Set task
The records below hold a stretch from the line with "Keep writing the three.js" through the line with "# All three"; return exactly those lines, ends included, and nothing more.
======== Records provided ========
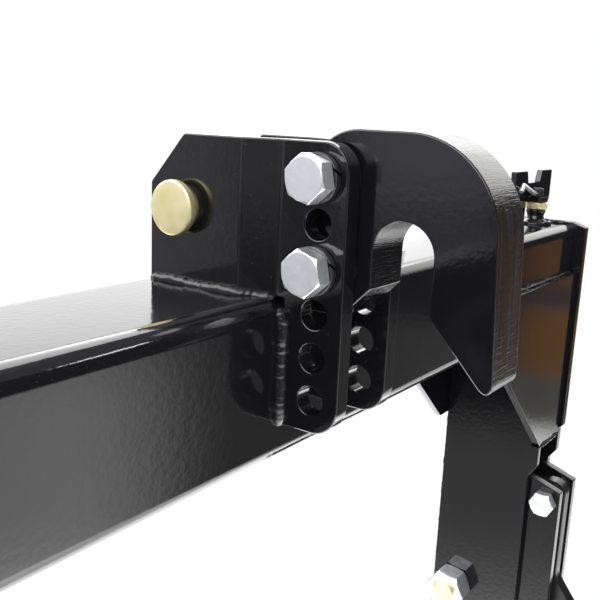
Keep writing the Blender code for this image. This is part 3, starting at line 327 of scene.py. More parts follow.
def coat_paint(name, colour, smooth, dull, peel_depth, dust):
    """Powder coat: near black under a glossy film, duller where the haze is thick."""
    paint = bpy.data.materials.new(name)
    paint.use_nodes = True
    tree = paint.node_tree
    shader = tree.nodes["Principled BSDF"]
    skin = tree.nodes.new("ShaderNodeGroup")
    skin.node_tree = coat_group
    skin.inputs["Peel Depth"].default_value = peel_depth
    skin.inputs["Dust"].default_value = dust
    tint = tree.nodes.new("ShaderNodeMix")
    tint.data_type = "RGBA"
    tint.inputs["A"].default_value = colour
    tint.inputs["B"].default_value = DUST_GREY
    gloss = tree.nodes.new("ShaderNodeMapRange")
    gloss.inputs["From Min"].default_value = 0.3
    gloss.inputs["From Max"].default_value = 0.7
    gloss.inputs["To Min"].default_value = smooth
    gloss.inputs["To Max"].default_value = dull
    tree.links.new(skin.outputs["Dust"], tint.inputs["Factor"])
    tree.links.new(tint.outputs["Result"], shader.inputs["Base Color"])
    tree.links.new(skin.outputs["Haze"], gloss.inputs["Value"])
    tree.links.new(gloss.outputs["Result"], shader.inputs["Roughness"])
    tree.links.new(skin.outputs["Normal"], shader.inputs["Normal"])
    return paint


gloss_black = coat_paint("gloss_black_coat", COAT_BLACK, smooth=0.06, dull=0.13,
                         peel_depth=0.10, dust=0.5)


def pick(piece):
    """Select one piece alone."""
    bpy.ops.object.select_all(action="DESELECT")
    piece.select_set(True)
    bpy.context.view_layer.objects.active = piece


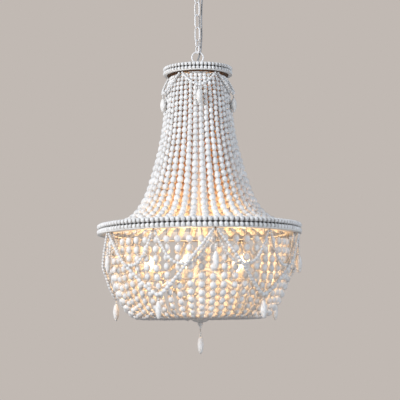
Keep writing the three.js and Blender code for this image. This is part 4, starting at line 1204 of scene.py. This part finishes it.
def add_lamp(name, kind, at, watts, colour, **shape):
    """A lamp of a kind at a place. shape sets how large it is."""
    data = bpy.data.lights.new(name, kind)
    data.energy, data.color = watts, linear(colour)[:3]
    for setting, value in shape.items():
        setattr(data, setting, value)
    lamp = into_scene(name, data)
    lamp.location = at
    return lamp


for number, angle in enumerate(lamp_angles, start=1):
    spot = Matrix.Translation(around(angle, ARM_REACH * MM, 0))
    make_piece(f"candle_{number}", [(sleeve, spot, 0), (cup, spot, 1)], [f"candle_sleeve_{number}"],
               [ivory_tube, white_iron])
    make_piece(f"lit_bulb_{number}", [(glass, spot, 0), (cap, spot, 1), (hot_wire, spot, 2)],
               [f"bulb_{number}"], [bulb_glass, thin_brass, filament], f"bulb_{number}")
    add_lamp(f"glow_{number}", "POINT", around(angle, ARM_REACH * MM, (SLEEVE_TOP + GLOW_HEIGHT) * MM),
             GLOW_WATTS, GLOW_COLOUR, shadow_soft_size=GLOW_RADIUS)
print("bulbs stand at", round(SLEEVE_TOP), "mm")

# %% [markdown]
# ## The dish at the foot
# The strands end in a small iron dish. A nut on the stem holds it up, and a finial closes it from below.
# All three are turned, and the nut is a turned shape of only six steps.

# %% Dish, nut and finial
dish_floor, rim = box_heights("bottom_dish")
floor = dish_floor - rim
make_piece("foot_dish", [at_home(lathe([
    (27.4, -0.8), (28.6, 0), (30.4, 0), (31, -0.8), (30.6, -2.4), (29, -6), (27, -11.4), (22.6, -16),
    (15.5, -19.4), (5.4, floor), (5.4, -3), (7.9, -3), (8.5, -3.6), (8.5, floor + 2.2), (13.3, floor + 2.4),
    (20.6, -14.6), (25, -9.8), (27.4, -0.8),
], 48, rim))], ["bottom_dish"])
low, high = box_heights("dish_nut")
make_piece("dish_hex_nut", [at_home(lathe([
    (6.2, low), (8.4, low), (9, low + 0.8), (9, high - 0.8), (8.4, high), (6.2, high), (6.2, low),
], 6))], ["dish_nut"])
tip, finial_top = box_heights("bottom_finial")
end = tip - finial_top
make_piece("foot_finial", [at_home(lathe([
    (0, 0), (8, 0), (8.5, -0.8), (8.5, -3), (7.4, -4.6), (7.8, -6.4), (6.4, -9), (4, -11.4), (3, -13.4),
    (3.5, end + 2.6), (3, end + 0.6), (0, end),
], 24, finial_top))], ["bottom_finial"])
print("dish rim at", round(rim), "mm")

# %% [markdown]
# ## Stage and light
# The lamp hangs 2.4 m above a pale floor, in front of a plain warm grey that the camera, reflections and
# glass see. The world's own light is weaker and cooler, and fills the shade. More light would whiten the
# backdrop too, but also the beads, so the floor is lifted for the camera alone: it glows a little in the
# backdrop's colour where the camera sees it and stays plain for the light. One large soft lamp stands to
# the left of the camera and a weak cool one to the right.

# %% Floor and backdrop
FLOOR_Z = -2.4
FLOOR_REACH = 20
FLOOR_SPOT = 0.4
FLOOR_LIFT = 0.5
BACKDROP = "#C1B9B3"
FILL_COLOUR = "#CAD6E8"
FILL_STRENGTH = 0.36


def make_floor():
    """A wide pale floor that isn't part of the lamp."""
    bm = bmesh.new()
    bmesh.ops.create_grid(bm, x_segments=1, y_segments=1, size=FLOOR_REACH)
    bmesh.ops.translate(bm, vec=(0, 0, FLOOR_Z), verts=bm.verts)
    ground = into_scene("floor", as_shape(bm, "floor"))
    material = plain_finish("pale_floor", "#A8A29E", "#A49E9A", FLOOR_SPOT, Roughness=0.8,
                            Emission_Color=linear(BACKDROP))
    tree = material.node_tree
    seen = add_node(tree, "ShaderNodeMath", {"operation": "MULTIPLY"}, {1: FLOOR_LIFT},
                    {0: add_node(tree, "ShaderNodeLightPath").outputs["Is Camera Ray"]})
    tree.links.new(seen.outputs[0], tree.nodes["Principled BSDF"].inputs["Emission Strength"])
    ground.data.materials.append(material)


def make_world():
    """The camera, reflections and glass see the backdrop's colour, and the rest is soft fill light."""
    world = bpy.data.worlds.new("backdrop")
    bpy.context.scene.world = world
    world.use_nodes = True
    tree = world.node_tree
    tree.nodes.clear()
    rays = add_node(tree, "ShaderNodeLightPath").outputs
    seen = rays["Is Camera Ray"]
    for ray in ("Is Glossy Ray", "Is Transmission Ray"):
        either = add_node(tree, "ShaderNodeMath", {"operation": "MAXIMUM"}, links={0: seen, 1: rays[ray]})
        seen = either.outputs[0]
    fill = add_node(tree, "ShaderNodeBackground",
                    inputs={"Color": linear(FILL_COLOUR), "Strength": FILL_STRENGTH})
    wall = add_node(tree, "ShaderNodeBackground", inputs={"Color": linear(BACKDROP), "Strength": 1.0})
    mixed = add_node(tree, "ShaderNodeMixShader", links={0: seen, 1: fill.outputs[0], 2: wall.outputs[0]})
    add_node(tree, "ShaderNodeOutputWorld", links={"Surface": mixed.outputs[0]})


make_floor()
make_world()
print("floor at", FLOOR_Z, "m")

# %% Lamps
MIDDLE = Vector((0, 0, -0.7))
SOFT_LAMPS = {  # place, side in metres, watts and colour
    "key_left": (Vector((-3.4, -2.6, 0.6)), 1.4, 203, "#F8FAFF"),
    "fill_right": (Vector((3.2, -3.0, -0.2)), 2.0, 100, "#E4ECF8"),
}
for name, (at, side, watts, colour) in SOFT_LAMPS.items():
    lamp = add_lamp(name, "AREA", at, watts, colour, size=side)
    lamp.rotation_euler = (MIDDLE - at).to_track_quat("-Z", "Y").to_euler()
bpy.context.scene.view_settings.view_transform = "Standard"
print("soft lamps:", len(SOFT_LAMPS))
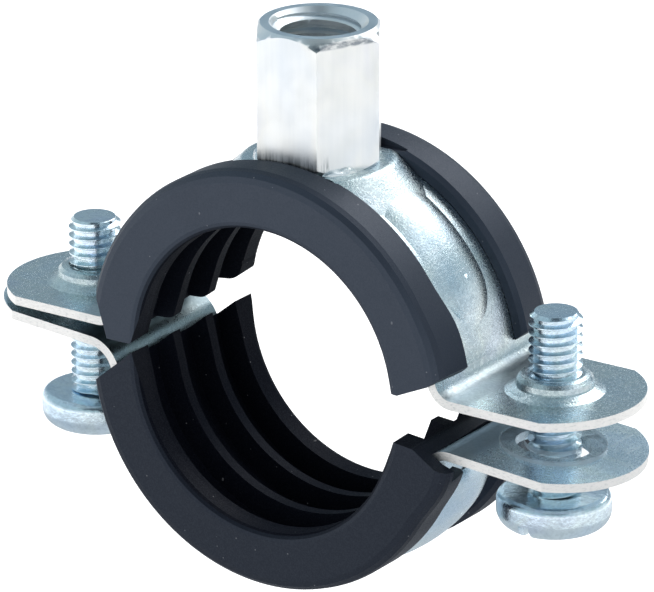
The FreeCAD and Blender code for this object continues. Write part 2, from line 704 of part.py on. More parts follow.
========
Worked solution
Keep writing the three.js and Blender code for this image. This is part 4, starting at line 1204 of scene.py. This part finishes it.
def add_lamp(name, kind, at, watts, colour, **shape):
    """A lamp of a kind at a place. shape sets how large it is."""
    data = bpy.data.lights.new(name, kind)
    data.energy, data.color = watts, linear(colour)[:3]
    for setting, value in shape.items():
        setattr(data, setting, value)
    lamp = into_scene(name, data)
    lamp.location = at
    return lamp


for number, angle in enumerate(lamp_angles, start=1):
    spot = Matrix.Translation(around(angle, ARM_REACH * MM, 0))
    make_piece(f"candle_{number}", [(sleeve, spot, 0), (cup, spot, 1)], [f"candle_sleeve_{number}"],
               [ivory_tube, white_iron])
    make_piece(f"lit_bulb_{number}", [(glass, spot, 0), (cap, spot, 1), (hot_wire, spot, 2)],
               [f"bulb_{number}"], [bulb_glass, thin_brass, filament], f"bulb_{number}")
    add_lamp(f"glow_{number}", "POINT", around(angle, ARM_REACH * MM, (SLEEVE_TOP + GLOW_HEIGHT) * MM),
             GLOW_WATTS, GLOW_COLOUR, shadow_soft_size=GLOW_RADIUS)
print("bulbs stand at", round(SLEEVE_TOP), "mm")

# %% [markdown]
# ## The dish at the foot
# The strands end in a small iron dish. A nut on the stem holds it up, and a finial closes it from below.
# All three are turned, and the nut is a turned shape of only six steps.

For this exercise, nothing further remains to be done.